The school merged with Yale Divinity School which declined the collection.
“…Peabody officials at one point earlier this year accus(ed) the 210-year-old school of having attempted to “monetize” the collection by attempting to sell it…
“Under the federal law known as the Native American Graves Protection and Repatriation Act, sacred items, objects of cultural significance, funerary items and human remains must be repatriated to tribes.”
There is a significant link to issues that Shields faced in his former position as a museum director in South Carolina as reported in the Eagle.
“…the museum’s own employees (reported) that Shields had tried to conceal evidence of a significant Catawba Indian settlement on the McColl land. (The site he was developing for his new museum project.)

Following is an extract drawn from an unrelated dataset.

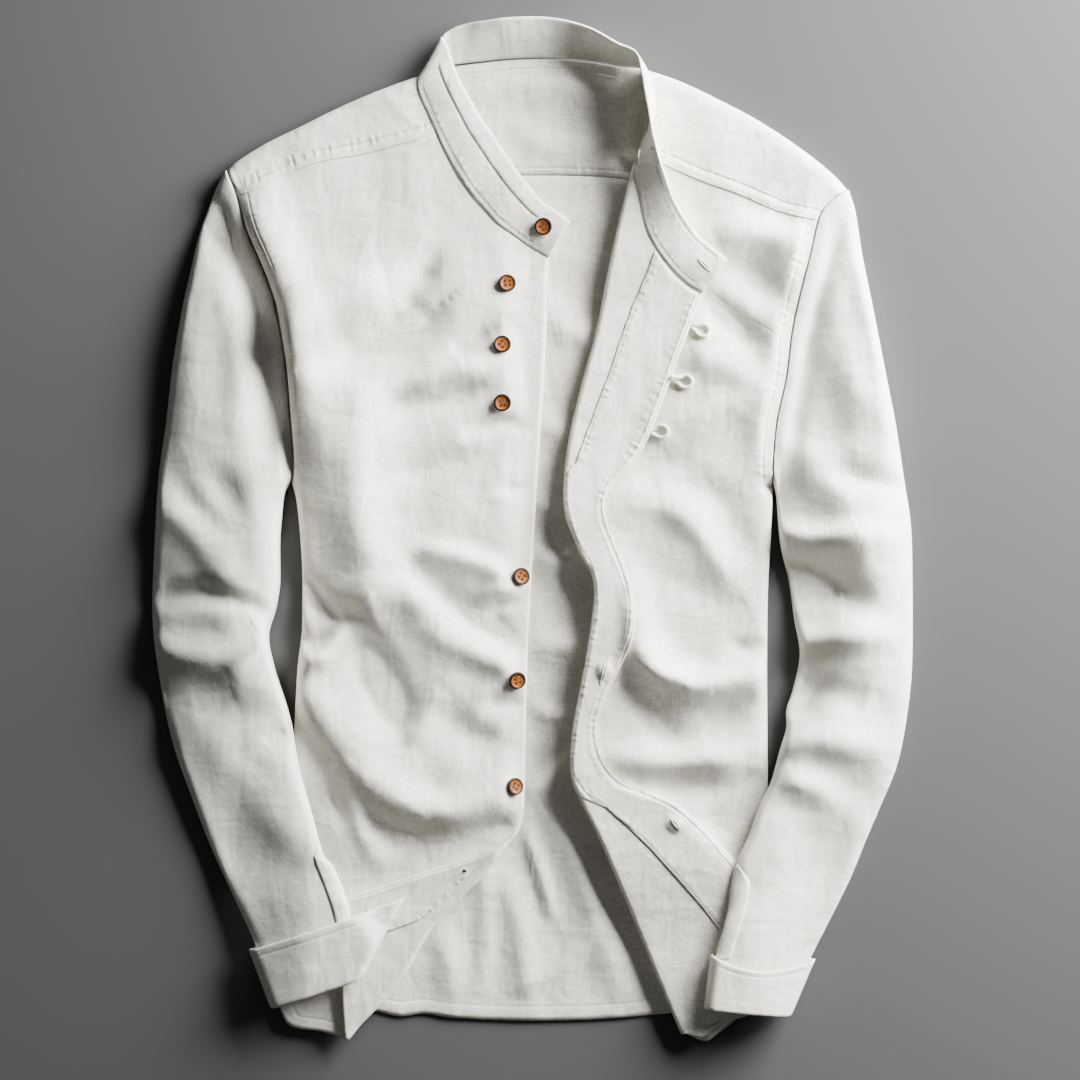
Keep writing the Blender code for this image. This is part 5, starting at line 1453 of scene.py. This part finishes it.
def fourPegs(radius, spread, depth, middle, segments):
    # an upright peg in each of a button's holes
    bm = bmesh.new()
    spread = spread * button["holeSpread"] * mm
    for x, y in ((-1, -1), (1, -1), (-1, 1), (1, 1)):
        made = bmesh.ops.create_cone(bm, cap_ends=True, segments=segments, radius1=radius * mm,
                                     radius2=radius * mm, depth=depth)
        bmesh.ops.translate(bm, verts=made["verts"], vec=(x * spread, y * spread, middle))
    return bm


def pierce(thing, pegs, turn, place):
    setDown(pegs, turn, place)
    cutter = addObject("drill", meshFrom("drill", pegs))
    cut = thing.modifiers.new("holes", "BOOLEAN")
    cut.operation = "DIFFERENCE"
    cut.solver = "EXACT"
    cut.object = cutter
    pierced = bakedMesh(thing)
    thing.modifiers.clear()
    thing.data = pierced
    bpy.data.objects.remove(cutter)


# each loop: two places on the front's edge with its root halfway, and the point it reaches to
loopRows = [(115.2, 149.8, 113.6, 142, 127.5, 140.6), (100.3, 113, 97.4, 103.7, 115.3, 105),
            (88, 74.2, 82.2, 66.3, 98, 70.6)]
loop = {
    "radius": 1.5,
    "halfWidth": 4.3,         # of the ring, to the middle of the cord
    "halfLength": 5.0,
    "foot": 1.3,              # the cord's two ends are sewn in this far from the middle
    "open": 2.55,             # half of the angle that the ring goes round, in radians
    "clear": 0.4,
    "steps": 64,
}


def layCord(name, route, radius, steps, finish, node=None):
    # a round cord along a smooth curve through the points of the route
    line = Line(route, 6)
    curve = bpy.data.curves.new(name, "CURVE")
    curve.dimensions = "3D"
    curve.bevel_depth = radius * mm
    curve.bevel_resolution = 3
    curve.use_fill_caps = True
    spline = curve.splines.new("POLY")
    spline.points.add(steps)
    for k, point in enumerate(spline.points):
        point.co = (*(line.at(k / steps) * mm), 1)
    guide = addObject("cordGuide", curve)
    mesh = bakedMesh(guide)
    bpy.data.objects.remove(guide)
    bm = bmesh.new()
    bm.from_mesh(mesh)
    tidyFaces(bm)
    finishPiece(name, bm, finish, node)


def makeLoops():
    trees = surfaceOf("frontLeft", "facingLeft")
    for number, (x0, y0, x1, y1, reachX, reachY) in enumerate(loopRows, 1):
        root = np.array([(x0 + x1) / 2, (y0 + y1) / 2])
        axis = np.array([reachX, reachY]) - root
        across = np.array([-axis[1], axis[0]]) / np.linalg.norm(axis)
        ahead = axis / np.linalg.norm(axis)
        centre = np.array([reachX, reachY]) - ahead * (loop["halfLength"] + loop["radius"])
        long, wide = ahead * loop["halfLength"], across * loop["halfWidth"]
        ring = [centre + long * math.cos(a) + wide * math.sin(a)
                for a in np.linspace(-loop["open"], loop["open"], 17)]
        foot = across * loop["foot"]
        route = [(x, y, dropOn(trees, x, y)[0].z / mm + loop["radius"] + loop["clear"])
                 for x, y in [root - foot] + ring + [root + foot]]
        # the cord bridges small hollows
        heights = np.convolve([route[0][2]] * 2 + [p[2] for p in route] + [route[-1][2]] * 2,
                              np.ones(5) / 5, "valid")
        route = [(x, y, max(z, smoothZ)) for (x, y, z), smoothZ in zip(route, heights)]
        layCord(f"loop{number}", route, loop["radius"], loop["steps"], cottonFinish, f"loop_{number}")
    print("made the loops")


knot = {
    "place": (-49, -244),
    "radius": 1.5,
    "flattened": (1, 0.85, 0.4),
}


def makeKnot():
    # the thread of the last button, on the wrong side of the turned corner
    bm = bmesh.new()
    bmesh.ops.create_uvsphere(bm, u_segments=16, v_segments=8, radius=knot["radius"] * mm)
    bmesh.ops.scale(bm, verts=bm.verts, vec=knot["flattened"])
    hit = dropOn(surfaceOf("facingRight", "frontRight"), *knot["place"])
    bmesh.ops.translate(bm, verts=bm.verts, vec=hit[0])
    finishPiece("cornerKnot", bm, brownThreadAndHoleShade)


stitch = {
    "pitch": 2.3,
    "length": 0.85,           # half of one stitch
    "radius": 0.3,
    "stand": 0.35,            # share of the radius that its middle stands above the cloth
}


def stitchRow(name, path, trees, start=0.0, end=1.0):
    # a row of small beads on the cloth, between two shares of a line's length
    count = int(path.length * (end - start) / stitch["pitch"])
    seed = bmesh.new()
    bmesh.ops.create_icosphere(seed, subdivisions=1, radius=1)
    thin = stitch["radius"] * mm
    bmesh.ops.scale(seed, verts=seed.verts, vec=(stitch["length"] * mm, thin, thin))
    bead = meshFrom("bead", seed)
    row = bmesh.new()
    for k in range(count):
        share = start + (end - start) * (k + 0.5) / count
        here, ahead = path.at(share), path.at(share + 0.5 / path.length)
        hit = dropOn(trees, here[0], here[1])
        if not hit:
            continue
        earlier = len(row.verts)
        row.from_mesh(bead)
        row.verts.ensure_lookup_table()
        along = Vector((*(ahead - here)[:2], 0))
        along = (along - hit[1] * along.dot(hit[1])).normalized()
        turn = Matrix((along, hit[1].cross(along), hit[1])).transposed()
        setDown(row, turn, hit[0] + hit[1] * stitch["radius"] * stitch["stand"] * mm,
                row.verts[earlier:])
    finishPiece(name, row, threadFinish)


def makeStitches():
    fronts = surfaceOf("frontRight", "shoulderYoke", "frontLeft")
    flap, inside = surfaceOf("facingLeft", "frontLeft"), surfaceOf("shoulderYoke", "backPanel")
    for row in [
            ("yokeStitchRight", yokeFronts[-1].beside(2.4), fronts, 0, 0.97),
            ("yokeStitchRightUpper", yokeFronts[-1].beside(7.2), fronts, 0, 0.95),
            ("yokeStitchLeft", yokeFronts[1].beside(-2.4), fronts, 0, 0.9),
            ("yokeStitchLeftUpper", yokeFronts[1].beside(-7.2), fronts, 0, 0.88),
            ("armholeStitchRight", armholeTop.beside(-6.5), fronts, 0.08, 0.94),
            ("armholeStitchLeft", armholes[1].beside(6.5), fronts, 0.06, 0.92),
            ("facingStitch", facingSeamLeft.beside(2), flap, 0, 0.96),
            ("facingStitchLow", facingSeamLeftLow.beside(2), flap, 0, 0.97),
            ("cornerFacingStitch", facingSeamRight.beside(-2), surfaceOf("facingRight"), 0.02, 0.9),
            ("edgeStitch", frontEdgeLine.beside(-5.6), flap, 0.01, 0.98),
            ("hemStitch", hemBack.beside(back["hemWidth"]), surfaceOf("backPanel"), 0.3, 0.9),
            ("neckBindingStitch", neckBinding.beside(-1.5), inside, 0, 0.98),
            ("yokeInsideStitch", yokeBackLine.beside(1.6), inside, 0.3, 0.9),
            ("yokeInsideStitchUpper", yokeBackLine.beside(8), inside, 0.3, 0.9)]:
        stitchRow(*row)
    for number, line in enumerate(bandLines):
        stitchRow(f"bandStitch{number}", line, surfaceOf("collarBand"))
    print("made the stitches")


buttonholeEdge = {
    "halfWidth": 0.95,
    "radius": 0.55,
    "clear": 0.25,
    "steps": 90,
}


def makeButtonholes():
    trees = surfaceOf("collarBand", "facingLeft", "frontLeft")
    for number, (x0, y0, x1, y1) in enumerate(buttonholes, 1):
        a, b = np.array([x0, y0]), np.array([x1, y1])
        along, middle = unit(b - a), (a + b) / 2
        across = np.array([-along[1], along[0]]) * buttonholeEdge["halfWidth"]
        half = along * np.linalg.norm(b - a) / 2
        route = []
        for angle in np.linspace(0, 2 * math.pi, 25)[:-1]:
            point = middle + half * math.cos(angle) + across * math.sin(angle)
            route.append((*point, dropOn(trees, *point)[0].z / mm + buttonholeEdge["clear"]))
        layCord(f"buttonhole{number}", route + route[:1], buttonholeEdge["radius"],
                buttonholeEdge["steps"], threadFinish)
    print("made the buttonholes")


makeBack()
makeYoke()
cornerPoints = makeFrontRight()
flapPoints, facingShown = makeFrontLeft()
makeFacing("facingLeft", "facing_left", flapPoints,
           facingShown[1:])
makeFacing("facingRight", "facing_right", cornerPoints,
           np.ones(len(cornerPoints) - facing["tip"]))
bandLines = makeCollar()
for side, name, ending in ((-1, "Right", "right"), (1, "Left", "left")):
    makeSleeve(side, f"sleeve{name}", f"sleeve_{ending}")
    makePlacket(side, f"placket{name}", f"placket_{ending}")
for side, name, ending in ((-1, "Right", "right"), (1, "Left", "left")):
    makeCuff(side, f"cuff{name}", f"cuff_{ending}")
bpy.context.view_layer.update()
makeButtons()
makeLoops()
makeKnot()
makeStitches()
makeButtonholes()

studio = {
    "floor": (0.084, 0.084, 0.0855),
    "floorHalf": 4,           # metres
    "floorDrop": 0.0003,      # the floor lies this far below the shirt, in metres
    "key": 220,               # one large soft lamp, low at the upper right
    "keyPlace": (1.0, 0.72, 0.28),
    "keySize": 1.05,
    "world": 0.075,
    "view": 777.6,            # side of the square that the camera sees
    "viewCentre": (5.04, -7.2),
    "lens": 100,
    "sensor": 36,
}


def makeStudio():
    bm = bmesh.new()
    bmesh.ops.create_grid(bm, x_segments=2, y_segments=2, size=studio["floorHalf"])
    bmesh.ops.translate(bm, verts=bm.verts, vec=(0, 0, -studio["floorDrop"]))
    mesh = meshFrom("floor", bm)
    paper, _, _ = newMaterial("floorPaper", {"Base Color": (*studio["floor"], 1), "Roughness": 0.95,
                                             "Specular IOR Level": 0.1})
    mesh.materials.append(paper)
    floor = addObject("floor", mesh)
    light = bpy.data.lights.new("keyLight", "AREA")
    light.energy = studio["key"]
    light.size = studio["keySize"]
    lamp = addObject("keyLight", light)
    lamp.location = studio["keyPlace"]
    lamp.rotation_euler = (-Vector(studio["keyPlace"])).to_track_quat("-Z", "Y").to_euler()
    world = bpy.data.worlds.new("studio")
    world.use_nodes = True
    fill(world.node_tree, world.node_tree.nodes["Background"],
         {"Color": (1, 1, 1, 1), "Strength": studio["world"]})
    bpy.context.scene.world = world
    data = bpy.data.cameras.new("camera")
    data.lens = studio["lens"]
    data.sensor_width = studio["sensor"]
    camera = addObject("camera", data)
    distance = studio["view"] / 2 / math.tan(data.angle / 2)
    camera.location = Vector((*studio["viewCentre"], distance)) * mm
    bpy.context.scene.camera = camera


makeStudio()
print("studio made")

“It had started years before, when a September 2006 headline in the Rock Hill Herald read, “Museum sells land with Indian relics.”
“The story, by Rebecca Sulock, began: ”York County museum leaders sold land containing Catawba Indian relics and likely burial grounds to a developer, despite pleas from at least five archaeologists that the property first be thoroughly surveyed…
“(Sam) Thomas told The Eagle that Shields ordered him not to file a report containing information about Catawba settlements on the land, including evidence that the area contained a village whose residents might have been killed by a smallpox epidemic.
“Thomas said he told Shields that the ethics of his profession, as well as state law, compelled him to file. He said he was instructed to go ahead and file, but not to keep a copy of the report.
“On Sept. 19, 2006, the president of the Council of South Carolina Professional Archaeologists wrote to Shields offering help to “safeguard any significant sites that may be present on the tract.”
In advancing his “New Vision” for a museum, first a failed attempt in South Carolina, and now in Pittsfield, a pattern emerges. His strategies entail moral, ethical, cultural and legal conflicts.
As a colleague commented “That’s not how we do things in the Berkshires.”